一方で、自動車業界や電機業界など部品を組み立てて製品を作る工場の自動化を、一般にファクトリーオートメーション(FA:Factory Automation)と呼びます。

PAと比較すると、製造ラインにおいて高速かつ精度高い機械設備の制御が重要視されます。また、製造ラインにトラブルがあった場合、機械を停止させ、作業を中断することができ、その後再開するという違いがあります。

プロセス制御は化学反応などを監視しながら目標値に向けた制御をしていくため、高速な制御を必ずしも必要としません。また、製造機械を強制的に停止させたとしても、始まってしまった化学反応を停止させることはできず、再開も容易ではないという特長があります。

プロセスオートメーションが適用される業界と特長

プロセスオートメーションの適用される業界には食品製造業の他、石油・化学業界、鉄鋼業界、セメント・ガラス、製紙・パルプ、清掃工場などがあります。

化学プラント

化学プラントはさまざまな装置が利用されており、生産プロセスも複雑で、製品も原料品、中間財、最終製品など多岐にわたります。

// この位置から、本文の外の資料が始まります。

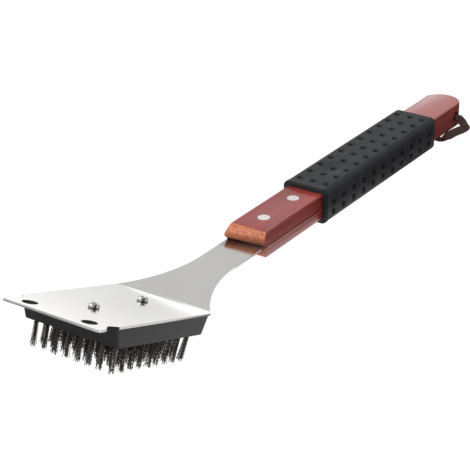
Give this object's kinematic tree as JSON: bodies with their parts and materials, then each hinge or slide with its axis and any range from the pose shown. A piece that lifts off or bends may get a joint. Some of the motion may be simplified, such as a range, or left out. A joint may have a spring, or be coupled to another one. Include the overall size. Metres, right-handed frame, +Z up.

化学工業は装置産業といわれ、自動化・機械化が進めやすく、生産設備・装置の大型化によりスケールメリットを得やすいという特長があります。

化学プラントでは安全・安定運転が必須であり、高効率稼働が求められ、いかに製品品質を向上させるかが重要視されます。

関連:化学プラント・工場の生産性向上・スマート化を支援

富士電機では化学、石油・ガスパイプライン、紙・パルプなどのさまざまなプラント・工場向けに、最新のテクノロジーやIoT活用・スマート工場化を支援するためのシステム&ソリューションを提供しています。

食品工場

食品工場の特長の一つは労働集約型の産業で、他の産業と比較して人の作業が必要となる製造工程が多く存在することです。

統計データ等では生産性が相対的に低い産業とされており、今後どのように自動化・機械化をすすめ、生産性・付加価値を向上させていくかが業界全体の課題となっています。

他のプラントと異なる点は、原料が生ものであり季節の影響を受けることや、原材料の長期保存がしにくいこと、異物混入対策・消費期限の管理、原料の調達から出荷までいわゆる食品の安全性を確保する必要があるという特長があります。

関連:食品工場の生産性向上・スマート化を支援

富士電機では製造業向けに設備機器、IoTシステムや制御システムを数多く提供、その実績をベースとし食品製造業にIoT活用・ 生産性向上・スマート工場化を支援するためのシステム&ソリューションを提供しています。

紙・パルププラント

紙・パルププラントは装置産業であり、24時間連続操業が基本となる産業です。製造技術が確立している一方で、設備要素も多いという特長があります。このため、自動化・機械化と、いかに安定操業させるか生産性向上に必要とされます。

原料が木材であるため種類・樹齢や伐採時期により特性がことなり、製造工程は複雑で、時間もかかり、品櫃管理が難しいという特長があります。

清掃工場

清掃工場では、社会のごみの増大、環境問題、エネルギー問題などの課題に対応するため高機能化・大型化・複合化といった特長があります。

他のプラント同様にプラント制御の自動化が進んでおり、かつ、環境保護対策に配慮した、高い運転性能と安全運転管理が必要とされます。